EXERCISE PROMPT>
Copy out the line that contains "front_cover();", the line that contains "bpy.context.view_layer.update()", and every line between them, exactly, and nothing else.

·····

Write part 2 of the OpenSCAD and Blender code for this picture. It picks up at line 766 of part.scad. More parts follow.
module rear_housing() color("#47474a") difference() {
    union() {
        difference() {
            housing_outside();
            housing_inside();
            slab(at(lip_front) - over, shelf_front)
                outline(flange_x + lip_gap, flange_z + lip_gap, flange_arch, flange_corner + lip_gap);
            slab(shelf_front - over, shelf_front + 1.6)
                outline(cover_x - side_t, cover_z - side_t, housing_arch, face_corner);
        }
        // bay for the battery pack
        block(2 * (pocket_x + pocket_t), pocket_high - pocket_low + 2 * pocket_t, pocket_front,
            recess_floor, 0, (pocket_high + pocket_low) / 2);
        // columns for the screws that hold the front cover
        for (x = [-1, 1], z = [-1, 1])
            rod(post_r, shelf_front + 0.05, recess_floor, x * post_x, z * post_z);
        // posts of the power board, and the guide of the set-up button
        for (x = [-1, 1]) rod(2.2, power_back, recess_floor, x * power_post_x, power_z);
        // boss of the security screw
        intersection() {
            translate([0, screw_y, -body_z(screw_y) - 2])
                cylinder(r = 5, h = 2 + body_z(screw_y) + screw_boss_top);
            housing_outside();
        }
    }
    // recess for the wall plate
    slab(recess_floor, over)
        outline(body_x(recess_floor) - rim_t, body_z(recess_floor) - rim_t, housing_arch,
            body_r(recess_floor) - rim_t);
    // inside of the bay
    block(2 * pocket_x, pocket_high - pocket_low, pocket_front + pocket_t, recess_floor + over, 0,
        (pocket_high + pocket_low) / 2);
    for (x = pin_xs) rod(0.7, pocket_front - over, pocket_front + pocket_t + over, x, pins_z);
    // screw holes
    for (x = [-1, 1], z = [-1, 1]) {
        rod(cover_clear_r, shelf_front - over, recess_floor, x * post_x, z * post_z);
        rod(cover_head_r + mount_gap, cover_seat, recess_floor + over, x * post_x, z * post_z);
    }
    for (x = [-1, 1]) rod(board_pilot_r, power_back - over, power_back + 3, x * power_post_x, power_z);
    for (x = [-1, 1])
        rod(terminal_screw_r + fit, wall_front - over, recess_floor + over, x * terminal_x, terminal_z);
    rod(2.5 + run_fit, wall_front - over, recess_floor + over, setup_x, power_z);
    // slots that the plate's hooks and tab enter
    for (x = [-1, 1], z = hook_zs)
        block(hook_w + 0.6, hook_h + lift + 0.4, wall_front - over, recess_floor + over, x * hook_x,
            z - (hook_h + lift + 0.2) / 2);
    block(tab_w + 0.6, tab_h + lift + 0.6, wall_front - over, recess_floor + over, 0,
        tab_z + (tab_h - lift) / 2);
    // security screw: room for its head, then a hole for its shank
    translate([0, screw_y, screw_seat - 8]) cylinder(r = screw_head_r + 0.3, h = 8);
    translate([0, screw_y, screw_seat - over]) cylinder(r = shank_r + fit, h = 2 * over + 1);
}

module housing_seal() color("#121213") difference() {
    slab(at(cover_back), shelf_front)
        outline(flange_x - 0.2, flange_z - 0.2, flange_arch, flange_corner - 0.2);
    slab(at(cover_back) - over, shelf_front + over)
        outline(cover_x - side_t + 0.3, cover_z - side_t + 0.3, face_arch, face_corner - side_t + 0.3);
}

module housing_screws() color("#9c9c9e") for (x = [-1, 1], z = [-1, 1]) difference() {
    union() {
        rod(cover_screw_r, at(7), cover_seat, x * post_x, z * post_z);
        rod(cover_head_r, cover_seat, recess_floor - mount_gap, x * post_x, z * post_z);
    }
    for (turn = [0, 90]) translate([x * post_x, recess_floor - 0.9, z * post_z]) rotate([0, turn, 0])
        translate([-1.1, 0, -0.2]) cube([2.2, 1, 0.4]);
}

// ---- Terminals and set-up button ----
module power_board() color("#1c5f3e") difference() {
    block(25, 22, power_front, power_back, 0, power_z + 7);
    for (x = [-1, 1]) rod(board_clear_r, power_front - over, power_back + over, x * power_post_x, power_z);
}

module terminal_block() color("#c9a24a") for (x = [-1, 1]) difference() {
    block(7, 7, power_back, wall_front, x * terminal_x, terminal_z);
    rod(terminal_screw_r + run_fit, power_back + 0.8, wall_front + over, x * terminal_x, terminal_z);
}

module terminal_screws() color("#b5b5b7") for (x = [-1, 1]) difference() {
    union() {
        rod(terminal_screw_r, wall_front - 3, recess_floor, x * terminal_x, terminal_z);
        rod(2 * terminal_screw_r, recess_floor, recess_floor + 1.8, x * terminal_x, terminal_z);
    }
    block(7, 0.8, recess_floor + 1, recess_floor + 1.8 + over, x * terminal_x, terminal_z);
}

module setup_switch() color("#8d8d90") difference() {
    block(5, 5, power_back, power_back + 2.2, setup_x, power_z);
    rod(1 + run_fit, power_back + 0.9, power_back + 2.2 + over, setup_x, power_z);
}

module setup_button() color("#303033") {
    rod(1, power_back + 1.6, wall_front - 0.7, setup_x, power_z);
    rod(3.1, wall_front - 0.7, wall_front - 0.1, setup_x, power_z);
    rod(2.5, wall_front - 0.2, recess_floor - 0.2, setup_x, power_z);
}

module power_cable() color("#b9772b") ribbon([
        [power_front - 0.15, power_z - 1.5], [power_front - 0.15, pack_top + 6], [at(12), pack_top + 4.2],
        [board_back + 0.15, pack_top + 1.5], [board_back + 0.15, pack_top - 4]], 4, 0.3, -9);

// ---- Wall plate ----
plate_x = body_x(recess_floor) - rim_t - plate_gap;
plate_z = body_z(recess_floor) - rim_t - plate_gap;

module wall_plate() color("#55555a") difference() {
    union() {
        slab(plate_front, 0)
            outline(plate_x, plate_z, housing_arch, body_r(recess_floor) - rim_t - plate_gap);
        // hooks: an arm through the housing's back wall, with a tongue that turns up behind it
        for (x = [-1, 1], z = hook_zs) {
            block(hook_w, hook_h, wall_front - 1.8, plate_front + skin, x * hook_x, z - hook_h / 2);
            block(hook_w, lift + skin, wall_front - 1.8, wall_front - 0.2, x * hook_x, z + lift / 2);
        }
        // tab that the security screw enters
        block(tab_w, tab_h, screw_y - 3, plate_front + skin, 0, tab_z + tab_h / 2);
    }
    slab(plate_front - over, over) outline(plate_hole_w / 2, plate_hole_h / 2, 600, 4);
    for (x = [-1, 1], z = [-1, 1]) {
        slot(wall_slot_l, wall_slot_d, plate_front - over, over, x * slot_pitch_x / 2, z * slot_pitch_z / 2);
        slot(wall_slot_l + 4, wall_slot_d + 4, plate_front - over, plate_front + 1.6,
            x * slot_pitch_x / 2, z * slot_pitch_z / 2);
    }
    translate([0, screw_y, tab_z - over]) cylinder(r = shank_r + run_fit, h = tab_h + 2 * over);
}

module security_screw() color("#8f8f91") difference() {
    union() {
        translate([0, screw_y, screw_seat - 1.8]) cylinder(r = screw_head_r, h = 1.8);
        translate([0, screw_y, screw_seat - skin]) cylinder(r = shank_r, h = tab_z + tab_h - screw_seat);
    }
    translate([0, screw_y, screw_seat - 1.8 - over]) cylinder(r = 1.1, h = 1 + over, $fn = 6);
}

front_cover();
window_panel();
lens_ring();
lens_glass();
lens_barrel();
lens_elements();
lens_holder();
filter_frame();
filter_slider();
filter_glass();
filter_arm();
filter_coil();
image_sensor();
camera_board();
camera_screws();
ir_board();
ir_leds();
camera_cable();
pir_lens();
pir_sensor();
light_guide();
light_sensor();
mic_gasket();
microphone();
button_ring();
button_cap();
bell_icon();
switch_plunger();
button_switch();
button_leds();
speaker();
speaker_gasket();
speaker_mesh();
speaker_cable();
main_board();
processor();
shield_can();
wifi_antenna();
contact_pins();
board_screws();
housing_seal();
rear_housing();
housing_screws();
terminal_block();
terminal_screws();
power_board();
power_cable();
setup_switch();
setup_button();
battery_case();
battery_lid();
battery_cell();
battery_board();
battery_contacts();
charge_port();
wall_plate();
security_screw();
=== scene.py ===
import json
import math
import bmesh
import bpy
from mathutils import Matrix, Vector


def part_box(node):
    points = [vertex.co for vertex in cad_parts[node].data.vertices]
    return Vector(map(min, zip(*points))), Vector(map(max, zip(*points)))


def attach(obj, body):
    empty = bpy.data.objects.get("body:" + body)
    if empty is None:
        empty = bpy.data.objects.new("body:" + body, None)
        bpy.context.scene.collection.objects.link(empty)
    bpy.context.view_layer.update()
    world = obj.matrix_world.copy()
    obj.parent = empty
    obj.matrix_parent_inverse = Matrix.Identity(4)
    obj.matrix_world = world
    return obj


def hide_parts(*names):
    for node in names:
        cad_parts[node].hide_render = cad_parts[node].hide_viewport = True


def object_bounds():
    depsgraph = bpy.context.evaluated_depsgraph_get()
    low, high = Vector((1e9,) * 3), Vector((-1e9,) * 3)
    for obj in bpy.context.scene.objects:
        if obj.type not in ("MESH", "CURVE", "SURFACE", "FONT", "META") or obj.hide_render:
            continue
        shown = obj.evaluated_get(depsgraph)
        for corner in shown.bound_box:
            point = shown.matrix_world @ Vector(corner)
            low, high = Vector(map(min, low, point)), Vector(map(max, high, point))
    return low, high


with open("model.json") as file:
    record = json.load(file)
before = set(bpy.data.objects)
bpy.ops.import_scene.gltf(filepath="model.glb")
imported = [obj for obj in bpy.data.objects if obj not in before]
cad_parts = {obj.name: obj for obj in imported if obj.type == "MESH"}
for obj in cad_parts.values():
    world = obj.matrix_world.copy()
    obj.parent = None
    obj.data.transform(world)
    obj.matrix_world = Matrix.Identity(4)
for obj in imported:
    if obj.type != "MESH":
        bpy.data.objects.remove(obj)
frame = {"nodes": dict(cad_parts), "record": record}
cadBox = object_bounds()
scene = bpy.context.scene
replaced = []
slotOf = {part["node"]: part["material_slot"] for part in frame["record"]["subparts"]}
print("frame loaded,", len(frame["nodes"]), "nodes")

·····

SOLUTION>
front_cover();
window_panel();
lens_ring();
lens_glass();
lens_barrel();
lens_elements();
lens_holder();
filter_frame();
filter_slider();
filter_glass();
filter_arm();
filter_coil();
image_sensor();
camera_board();
camera_screws();
ir_board();
ir_leds();
camera_cable();
pir_lens();
pir_sensor();
light_guide();
light_sensor();
mic_gasket();
microphone();
button_ring();
button_cap();
bell_icon();
switch_plunger();
button_switch();
button_leds();
speaker();
speaker_gasket();
speaker_mesh();
speaker_cable();
main_board();
processor();
shield_can();
wifi_antenna();
contact_pins();
board_screws();
housing_seal();
rear_housing();
housing_screws();
terminal_block();
terminal_screws();
power_board();
power_cable();
setup_switch();
setup_button();
battery_case();
battery_lid();
battery_cell();
battery_board();
battery_contacts();
charge_port();
wall_plate();
security_screw();
=== scene.py ===
import json
import math
import bmesh
import bpy
from mathutils import Matrix, Vector


def part_box(node):
    points = [vertex.co for vertex in cad_parts[node].data.vertices]
    return Vector(map(min, zip(*points))), Vector(map(max, zip(*points)))


def attach(obj, body):
    empty = bpy.data.objects.get("body:" + body)
    if empty is None:
        empty = bpy.data.objects.new("body:" + body, None)
        bpy.context.scene.collection.objects.link(empty)
    bpy.context.view_layer.update()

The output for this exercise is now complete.